|
|
|
|
|
Title: Entity Resolution: Overview and Challenges
|
|
Abstract:
Entity resolution is a problem that arises in many information
integration scenarios: We have two or more sources containing records
on the same set of real-world entities (e.g., customers). However,
there are no unique identifiers that tell us what records from one
source correspond to those in the other sources. Furthermore, the
records representing the same entity may have differing information,
e.g., one record may have the address misspelled, another record may
be missing some fields. An entity resolution algorithm attempts to
identify the matching records from multiple sources (i.e., those
corresponding to the same real-world entity), and merges the matching
records as best it can. In this talk I will give an overview of the
Stanford SERF Project, that is building a framework to describe and
evaluate entity resolution schemes. I will discuss some open
problems, including some related to information privacy. (This is
joint work with Qi Su, Tyson Condie, Nicolas Pombourcq, and Jennifer
Widom.)
|
|
|
Introduction:
Hector Garcia-Molina is the Leonard Bosack and Sandra Lerner
Professor in the Departments of Computer Science and Electrical
Engineering at Stanford University, Stanford, California. He is the
chairman of the Computer Science Department since January 1, 2001.

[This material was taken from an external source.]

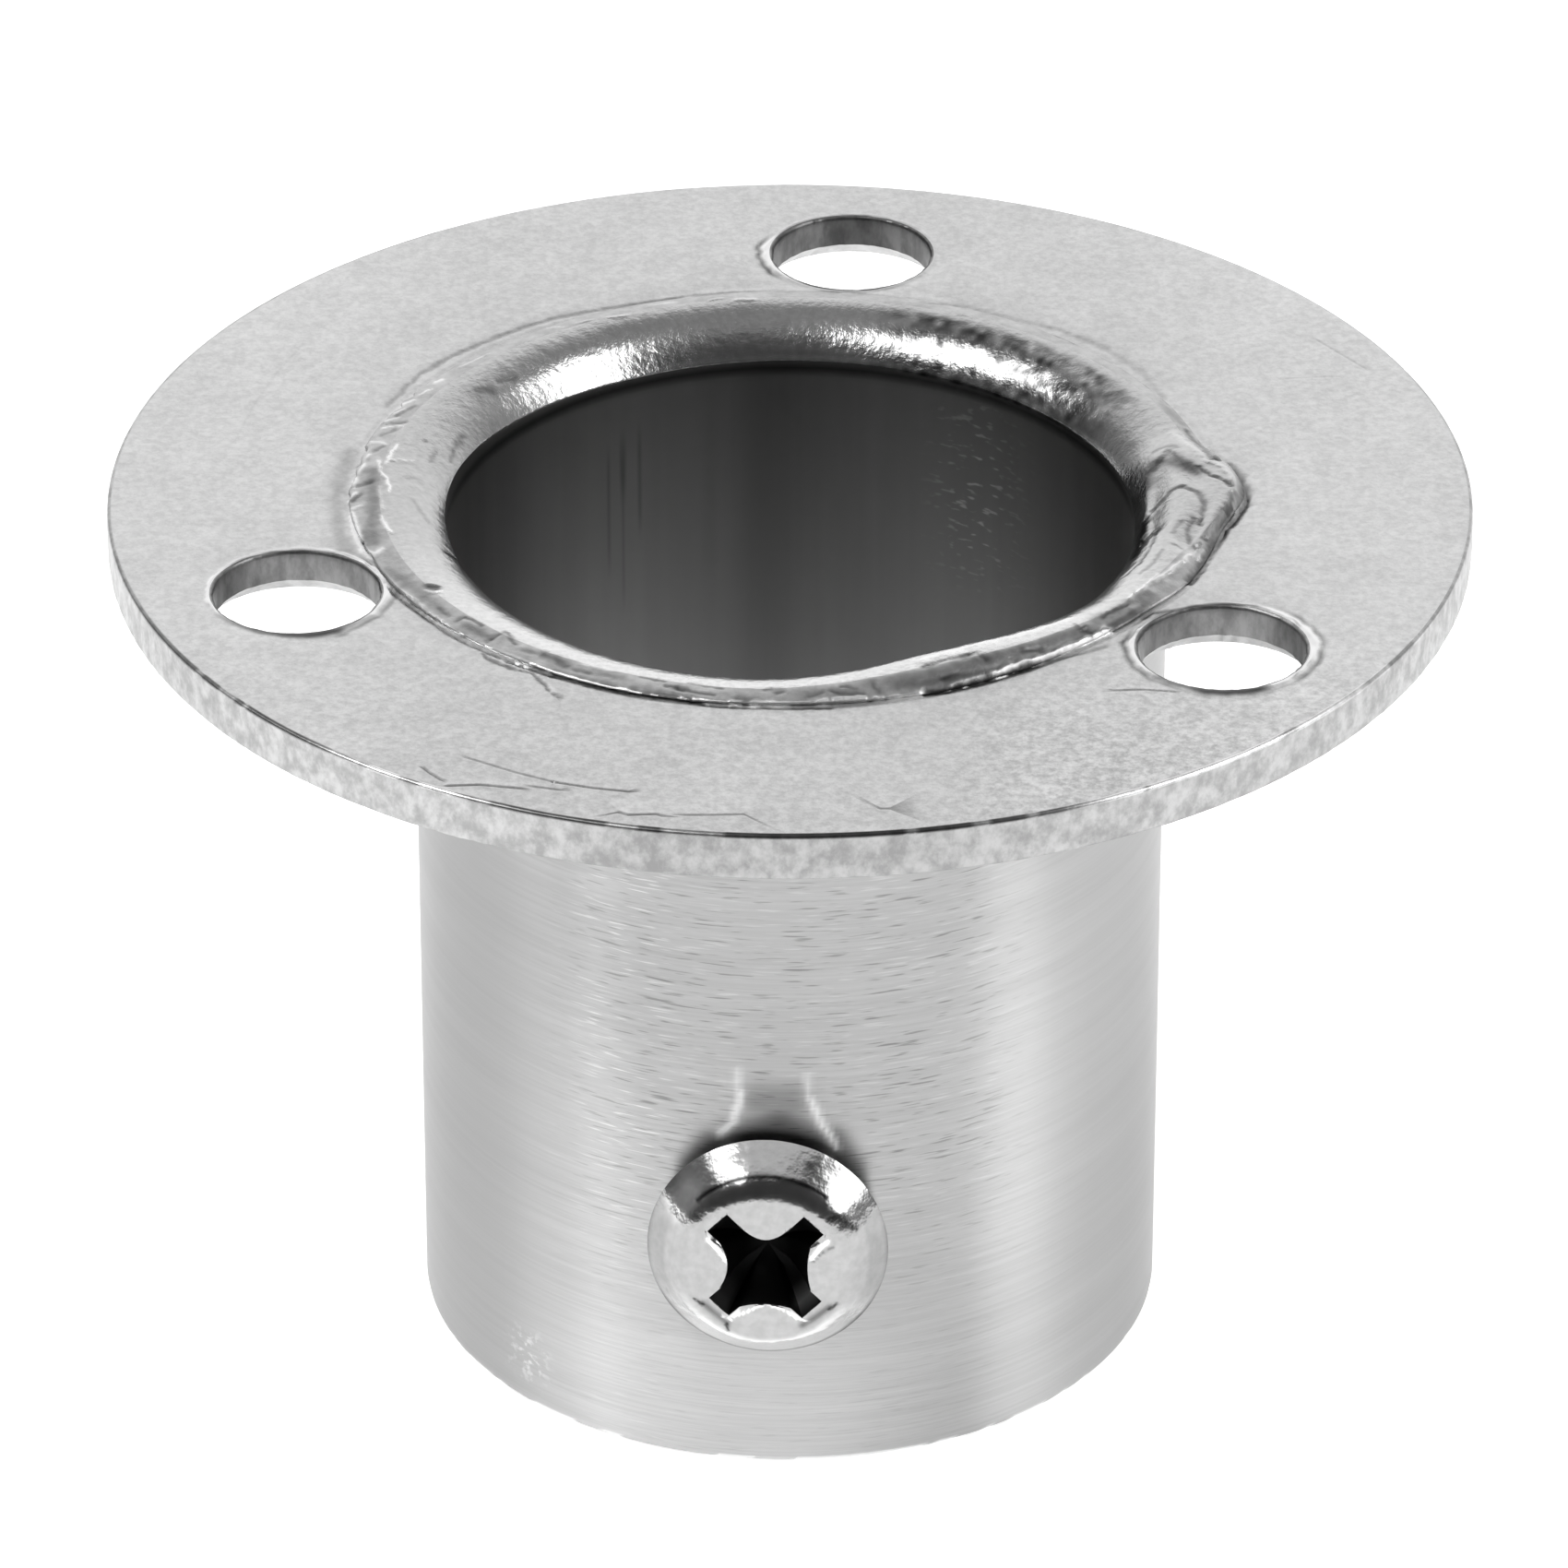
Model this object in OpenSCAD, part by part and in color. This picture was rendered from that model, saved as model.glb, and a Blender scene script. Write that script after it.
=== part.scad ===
// Closet rod flange: a round wall plate with three screw holes, a tube socket that is
// rolled over the plate's centre hole, and a set screw that holds the rod.
// It stands on the socket's open end, with the side that goes to the wall on top.
// Sizes are in mm.

/* [Rod and socket] */
// Diameter of the rod that the socket takes
rod_d = 25; // [16:0.5:40]
// Gap all round between the rod and the bore
rod_clear = 0.15; // [0.1:0.05:0.4]
// Wall of the socket below the plate
socket_wall = 1.2; // [1:0.1:2.5]
// Length of the socket below the plate
socket_depth = 31.6; // [18:0.2:60]
// Edge break inside and outside the open end
end_break = 0.2; // [0.1:0.05:0.3]

/* [Rolled lip] */
// Thickness of the rolled metal
lip_t = 0.6; // [0.4:0.05:0.6]
// How far the lip stands out past the plate's face
lip_rise = 0.2; // [0.15:0.05:0.3]
// How far below the plate the bore starts to open into the roll
roll_deep = 0.5; // [0.2:0.1:0.6]
// Gap all round between the rolled metal and the plate
lip_clear = 0.05; // [0.02:0.01:0.1]
// Width of the flat ring outside the roll
lip_flat = 0.3; // [0.2:0.05:2]
// Width of the slope from the flat ring down to the lip's edge
lip_slope = 0.45; // [0.3:0.05:1]
// How far the lip's edge stands out past the plate's face
lip_edge = 0.05; // [0.02:0.01:0.1]
// How far the fold in the lip bulges past its edge
fold_out = 0.6; // [0.3:0.05:0.8]
// How far the fold's top lies below the lip's
fold_low = 0.04; // [0.02:0.01:0.06]
// Radius of the fold's outline
fold_r = 8; // [6:0.5:10]
// Direction of the fold, in degrees from +X
fold_angle = -3; // [-12:1:50]

/* [Plate] */
// Thickness of the plate
plate_t = 1.8; // [1.4:0.1:4]
// Width of plate between the screw holes and its outer edge
plate_rim = 2.7; // [1.5:0.1:8]
// Edge break around the plate
plate_break = 0.25; // [0.1:0.05:0.4]
// Number of screw holes
hole_count = 3; // [2:1:3]
// Diameter of a screw hole
hole_d = 6; // [3:0.1:8]
// Edge break at both ends of a screw hole
hole_break = 0.15; // [0.05:0.05:0.3]
// Distance from the lip to the mouth of a screw hole
hole_gap = 0.25; // [0.1:0.05:4]
// Direction of the first screw hole, in degrees from +X
hole_angle = 83; // [70:1:90]

/* [Set screw] */
// Height of the screw's axis above the open end
screw_up = 10; // [6:0.5:12]
// Direction of the screw, in degrees from +X
screw_angle = -93.2; // [-120:0.2:-60]
// Diameter of the screw's shank
screw_d = 4; // [3:0.5:5]
// Gap all round between the shank and its hole
thread_clear = 0.05; // [0.02:0.01:0.1]
// Distance that the screw is backed off, between the socket and the head
head_gap = 0.5; // [0.2:0.05:1.5]
// Distance from the bore to the screw's tip
tip_back = 0.05; // [0.02:0.01:0.3]
// Diameter of the head under its rounded edge
head_d = 8.6; // [8:0.1:10]
// Height of the head
head_h = 1.7; // [1.6:0.1:2.4]
// Radius of the head's rounded edge
head_round = 1.9; // [1:0.1:1.9]
// Span of the cross recess
recess_span = 4.6; // [3.6:0.1:4.6]
// Width of one wing of the recess
wing_w = 0.95; // [0.7:0.05:1.1]
// Width of the recess's round centre
recess_core = 2.75; // [1.8:0.05:3]
// Depth of the recess
recess_depth = 1.5; // [1:0.1:1.6]

/* [Hidden] */
bore_r = rod_d / 2 + rod_clear;
socket_r = bore_r + socket_wall;
plate_top = socket_depth + plate_t;
lip_top = plate_top + lip_rise;
seat_z = lip_top - lip_t;
roll_r = plate_t + lip_rise + roll_deep;
roll_under = roll_r - lip_t;
roll_x = bore_r + roll_r;
roll_z = lip_top - roll_r;
lip_r = roll_x + lip_flat + lip_slope;
fold_x = lip_r + fold_out - fold_r;
hole_circle_r = lip_r + hole_gap + hole_break + hole_d / 2;
plate_r = hole_circle_r + hole_d / 2 + plate_rim;
shank_len = head_gap + socket_wall - tip_back;
head_arc_x = head_d / 2 - head_round;
$fn = 72;

// Cuts a bevel of width w around the end, at height z, of a round of radius r.
module bevel_outside(r, w, z, up) {
    translate([0, 0, z])
        mirror([0, 0, up ? 0 : 1])
            difference() {
                translate([0, 0, -w]) cylinder(r = r + 1, h = w + 1);
                translate([0, 0, -w]) cylinder(r1 = r, r2 = r - w, h = w);
            }
}

// Opens the end, at height z, of a hole of radius r by w.
module bevel_inside(r, w, z, up) {
    translate([0, 0, z])
        mirror([0, 0, up ? 0 : 1])
            translate([0, 0, -w])
                cylinder(r1 = r, r2 = r + 2 * w, h = 2 * w);
}

// Half section of the plate, with the seat that the lip is pressed into.
module plate_section() {
    difference() {
        translate([bore_r, socket_depth]) square([plate_r - bore_r, plate_t]);
        translate([bore_r - 1, seat_z]) square([lip_r + lip_clear - bore_r + 1, lip_t]);
        difference() {
            translate([bore_r - 1, socket_depth - 1])
                square([roll_x + lip_clear - bore_r + 1, plate_t + 2]);
            translate([roll_x + lip_clear, roll_z]) circle(roll_under, $fn = 48);
        }
    }
}

module flange_plate() {
    color("silver")
    difference() {
        rotate_extrude() plate_section();
        bevel_outside(plate_r, plate_break, plate_top, true);
        bevel_outside(plate_r, plate_break, socket_depth, false);
        for (i = [0 : hole_count - 1])
            rotate(hole_angle + i * 360 / hole_count)
                translate([hole_circle_r, 0, 0]) {
                    translate([0, 0, socket_depth - 1])
                        cylinder(d = hole_d, h = plate_t + 2, $fn = 48);
                    bevel_inside(hole_d / 2, hole_break, plate_top, true, $fn = 48);
                    bevel_inside(hole_d / 2, hole_break, socket_depth, false, $fn = 48);
                }
    }
}

// Half section of the socket, from the open end to the edge of the rolled lip.
module socket_section() {
    translate([bore_r, 0]) square([socket_wall, roll_z]);
    intersection() {
        translate([roll_x, roll_z]) circle(roll_r, $fn = 48);
        translate([bore_r, roll_z]) square([socket_wall, roll_deep]);
    }
    intersection() {
        translate([roll_x, roll_z])
            difference() {
                circle(roll_r, $fn = 48);
                circle(roll_under, $fn = 48);
            }
        translate([bore_r, roll_z]) square(roll_r);
    }
    polygon([
        [roll_x, seat_z],
        [lip_r, seat_z],
        [lip_r, plate_top + lip_edge],
        [roll_x + lip_flat, lip_top],
        [roll_x, lip_top]
    ]);
}

// The bulge where the rolled metal folded outward over the plate.
module lip_fold() {
    difference() {
        rotate(fold_angle)
            translate([fold_x, 0, plate_top])
                cylinder(r = fold_r, h = lip_rise - fold_low);
        translate([0, 0, plate_top - 1])
            cylinder(r = roll_x + lip_flat / 2, h = lip_rise + 2);
    }
}

module rod_socket() {
    color("gainsboro")
    difference() {
        union() {
            rotate_extrude() socket_section();
            lip_fold();
        }
        bevel_outside(socket_r, end_break, 0, false);
        bevel_inside(bore_r, end_break, 0, false);
        translate([0, 0, screw_up])
            rotate([0, 90, screw_angle])
                translate([0, 0, bore_r - 1])
                    cylinder(r = screw_d / 2 + thread_clear, h = socket_wall + 2, $fn = 32);
    }
}

// Cross recess, with its mouth at height 0 and its wings turned between the axes.
module cross_recess() {
    intersection() {
        translate([0, 0, -recess_depth])
            cylinder(r1 = recess_span / 2 - 0.55 * recess_depth, r2 = recess_span / 2,
                     h = recess_depth, $fn = 32);
        for (turn = [45, 135])
            rotate(turn)
                translate([-recess_span / 2, -wing_w / 2, -recess_depth])
                    cube([recess_span, wing_w, recess_depth + 1]);
    }
    translate([0, 0, -recess_depth])
        cylinder(r1 = wing_w / 2, r2 = recess_core / 2, h = recess_depth, $fn = 32);
}

module set_screw() {
    color("lightgray")
    translate([0, 0, screw_up])
        rotate([0, 90, screw_angle])
            translate([0, 0, socket_r + head_gap])
                difference() {
                    union() {
                        rotate_extrude() {
                            square([head_arc_x, head_h]);
                            intersection() {
                                translate([head_arc_x, head_h - head_round])
                                    circle(head_round, $fn = 48);
                                translate([head_arc_x, 0]) square([head_round, head_h]);
                            }
                        }
                        translate([0, 0, -shank_len])
                            cylinder(d = screw_d, h = shank_len, $fn = 32);
                    }
                    translate([0, 0, head_h]) cross_recess();
                }
}

flange_plate();
rod_socket();
set_screw();
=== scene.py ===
import math

import bpy
import numpy as np
from mathutils import Matrix, Vector
from mathutils.geometry import delaunay_2d_cdt


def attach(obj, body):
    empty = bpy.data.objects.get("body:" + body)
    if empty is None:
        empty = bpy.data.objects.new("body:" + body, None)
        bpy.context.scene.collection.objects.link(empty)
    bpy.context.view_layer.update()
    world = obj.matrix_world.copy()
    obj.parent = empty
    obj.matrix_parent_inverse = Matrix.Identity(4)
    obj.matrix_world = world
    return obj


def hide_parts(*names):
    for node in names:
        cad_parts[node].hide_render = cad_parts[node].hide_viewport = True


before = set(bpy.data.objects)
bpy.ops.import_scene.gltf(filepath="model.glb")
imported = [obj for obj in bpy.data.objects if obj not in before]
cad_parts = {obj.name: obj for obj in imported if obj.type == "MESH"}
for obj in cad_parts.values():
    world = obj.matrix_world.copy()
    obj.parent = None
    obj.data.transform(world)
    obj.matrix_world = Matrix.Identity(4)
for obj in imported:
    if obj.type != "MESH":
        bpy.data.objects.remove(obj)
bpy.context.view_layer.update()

# Sizes in mm, in the CAD's frame. Meshes are scaled to metres when they are made.
MM = 0.001
BORE_R, TUBE_R, PLATE_R = 12.65, 13.85, 25.0
PLATE_LOW, PLATE_TOP, PLATE_THICK = 31.6, 33.4, 1.8
HOLE_R, HOLE_CIRCLE, HOLE_ANGLES = 3.0, 19.3, (83.0, 203.0, 323.0)
PUNCHED = 1.2  # the depth to which a screw hole is straight, before it is torn wider
SCREW_Z, SCREW_DEG = 10.0, -93.2
HEAD_GAP, SAG = 0.5, 0.15  # the head's distance from the tube, and how much lower than in the CAD it sits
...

From 1997 to 2001 he was a member the President's Information
Technology Advisory Committee (PITAC). From August 1994 to December
1997 he was the Director of the Computer Systems Laboratory at
Stanford. From 1979 to 1991 he was on the faculty of the Computer
Science Department at Princeton University, Princeton, New Jersey.

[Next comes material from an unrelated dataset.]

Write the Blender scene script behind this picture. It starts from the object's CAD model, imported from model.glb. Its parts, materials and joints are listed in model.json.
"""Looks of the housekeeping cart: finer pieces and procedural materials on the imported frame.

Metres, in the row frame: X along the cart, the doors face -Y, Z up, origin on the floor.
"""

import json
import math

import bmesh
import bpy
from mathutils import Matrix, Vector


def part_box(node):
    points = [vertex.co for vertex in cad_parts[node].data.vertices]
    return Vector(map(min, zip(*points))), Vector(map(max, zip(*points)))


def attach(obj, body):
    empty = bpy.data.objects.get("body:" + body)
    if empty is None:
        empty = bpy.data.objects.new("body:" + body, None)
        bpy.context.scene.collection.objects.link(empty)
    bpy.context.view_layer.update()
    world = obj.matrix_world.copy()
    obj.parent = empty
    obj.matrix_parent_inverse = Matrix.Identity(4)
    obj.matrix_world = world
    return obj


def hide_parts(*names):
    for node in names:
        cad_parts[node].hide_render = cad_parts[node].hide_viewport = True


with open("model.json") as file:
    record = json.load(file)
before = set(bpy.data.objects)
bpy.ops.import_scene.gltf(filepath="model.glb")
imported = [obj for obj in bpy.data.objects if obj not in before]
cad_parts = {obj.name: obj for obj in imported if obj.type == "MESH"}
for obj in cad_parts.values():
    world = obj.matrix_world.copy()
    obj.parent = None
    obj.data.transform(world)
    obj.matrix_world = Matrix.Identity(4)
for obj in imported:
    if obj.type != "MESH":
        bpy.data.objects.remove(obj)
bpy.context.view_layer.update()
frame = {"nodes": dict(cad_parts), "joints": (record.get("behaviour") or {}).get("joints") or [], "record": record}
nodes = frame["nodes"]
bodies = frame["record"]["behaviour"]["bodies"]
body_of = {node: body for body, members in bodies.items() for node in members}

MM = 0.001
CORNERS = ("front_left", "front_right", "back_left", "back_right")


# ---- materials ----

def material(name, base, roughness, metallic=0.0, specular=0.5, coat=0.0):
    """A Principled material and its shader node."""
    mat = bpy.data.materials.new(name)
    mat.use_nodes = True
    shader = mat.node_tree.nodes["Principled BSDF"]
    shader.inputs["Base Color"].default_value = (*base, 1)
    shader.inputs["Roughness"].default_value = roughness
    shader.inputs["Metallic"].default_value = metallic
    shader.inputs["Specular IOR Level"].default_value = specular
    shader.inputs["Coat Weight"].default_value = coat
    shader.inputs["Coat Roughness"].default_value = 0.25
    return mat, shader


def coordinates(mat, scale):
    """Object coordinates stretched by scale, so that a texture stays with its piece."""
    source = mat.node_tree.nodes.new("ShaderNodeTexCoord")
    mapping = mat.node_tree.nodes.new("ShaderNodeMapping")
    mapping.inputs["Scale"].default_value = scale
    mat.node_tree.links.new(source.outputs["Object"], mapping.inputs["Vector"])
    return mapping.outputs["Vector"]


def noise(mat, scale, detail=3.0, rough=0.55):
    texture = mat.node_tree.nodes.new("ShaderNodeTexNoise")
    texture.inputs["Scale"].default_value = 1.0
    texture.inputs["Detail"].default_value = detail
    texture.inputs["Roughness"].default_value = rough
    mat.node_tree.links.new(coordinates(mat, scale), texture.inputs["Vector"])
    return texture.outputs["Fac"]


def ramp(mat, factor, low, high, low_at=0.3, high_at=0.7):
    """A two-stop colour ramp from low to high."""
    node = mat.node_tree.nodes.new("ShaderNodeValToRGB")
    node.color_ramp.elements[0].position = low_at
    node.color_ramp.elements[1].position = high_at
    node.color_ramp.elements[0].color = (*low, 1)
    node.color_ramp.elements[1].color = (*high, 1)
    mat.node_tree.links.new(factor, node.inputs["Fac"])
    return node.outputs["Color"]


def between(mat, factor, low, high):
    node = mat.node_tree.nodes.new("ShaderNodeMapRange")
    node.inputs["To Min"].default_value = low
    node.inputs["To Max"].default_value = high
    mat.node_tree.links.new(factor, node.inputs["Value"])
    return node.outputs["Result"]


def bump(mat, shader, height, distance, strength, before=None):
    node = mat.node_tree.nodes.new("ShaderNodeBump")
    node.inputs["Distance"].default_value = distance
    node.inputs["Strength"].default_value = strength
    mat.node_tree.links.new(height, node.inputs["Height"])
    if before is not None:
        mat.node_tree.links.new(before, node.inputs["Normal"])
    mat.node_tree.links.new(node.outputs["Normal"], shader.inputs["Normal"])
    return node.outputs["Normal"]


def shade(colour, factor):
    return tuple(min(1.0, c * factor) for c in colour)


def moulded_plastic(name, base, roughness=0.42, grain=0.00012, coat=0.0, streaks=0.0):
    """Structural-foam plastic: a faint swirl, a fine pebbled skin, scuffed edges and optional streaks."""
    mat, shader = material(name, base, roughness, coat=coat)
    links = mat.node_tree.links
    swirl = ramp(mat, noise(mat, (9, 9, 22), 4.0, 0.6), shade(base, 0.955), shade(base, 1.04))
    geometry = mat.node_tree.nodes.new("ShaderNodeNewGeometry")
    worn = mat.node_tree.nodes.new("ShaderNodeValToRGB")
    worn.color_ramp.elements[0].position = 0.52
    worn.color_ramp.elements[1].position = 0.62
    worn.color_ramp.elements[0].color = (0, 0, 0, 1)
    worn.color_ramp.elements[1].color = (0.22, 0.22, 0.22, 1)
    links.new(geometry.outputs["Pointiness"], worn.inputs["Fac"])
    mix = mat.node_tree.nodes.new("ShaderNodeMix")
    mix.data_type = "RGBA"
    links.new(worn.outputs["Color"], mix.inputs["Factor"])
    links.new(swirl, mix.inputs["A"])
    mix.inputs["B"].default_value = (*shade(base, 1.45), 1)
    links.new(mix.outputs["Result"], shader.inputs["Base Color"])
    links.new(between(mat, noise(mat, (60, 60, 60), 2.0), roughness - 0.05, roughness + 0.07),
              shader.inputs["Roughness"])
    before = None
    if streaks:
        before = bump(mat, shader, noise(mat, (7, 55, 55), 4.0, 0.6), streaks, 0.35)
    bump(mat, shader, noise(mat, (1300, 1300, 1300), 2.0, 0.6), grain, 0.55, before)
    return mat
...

His research interests include distributed computing systems, digital
libraries and database systems. He received a BS in electrical
engineering from the Instituto Tecnologico de Monterrey, Mexico, in
1974. From Stanford University, Stanford, California, he received in
1975 a MS in electrical engineering and a PhD in computer science in
1979. Garcia-Molina is a Fellow of the Association for Computing
Machinery and of the American Academy of Arts and Sciences; is a
member of the National Academy of Engineering; received the 1999 ACM
SIGMOD Innovations Award; is a member of the Computer Science and
Telecommunications Board (National Research Council); is on the
Technical Advisory Board of eGuanxi, Kintera, Metreo Markets,
Morhsoft, TimesTen, Verity, Yahoo Search & Marketplace;
and is a member of the Board of Directors of Oracle and Kintera.
|
|
|
|
Title: Towards a Statistically Semantic Web
|
|
Abstract:
The envisioned Semantic Web aims to provide richly annotated
and explicitly structured Web pages in XML, RDF, or
description logics, based upon underlying ontologies and thesauri.
Ideally, this should enable a wealth of query processing
and semantic reasoning capabilities using XQuery and logical inference engines.
However, I believe that the diversity and uncertainty of
terminologies and schema-like annotations will make precise
querying on a Web scale extremely elusive if not hopeless, and the
same argument holds for large-scale dynamic federations of
Deep Web sources.
Therefore, ontology-based reasoning and querying needs to be
enhanced by statistical means, leading to relevance-ranked lists as
query results.
This talk presents steps towards such a "statistically semantic" Web
and outlines technical challenges. I discuss how statistically
quantified ontological relations can be exploited in XML retrieval,
how statistics can help in making Web-scale search efficient, and
how statistical information extracted from users' query logs and click streams
can be leveraged for better search result ranking.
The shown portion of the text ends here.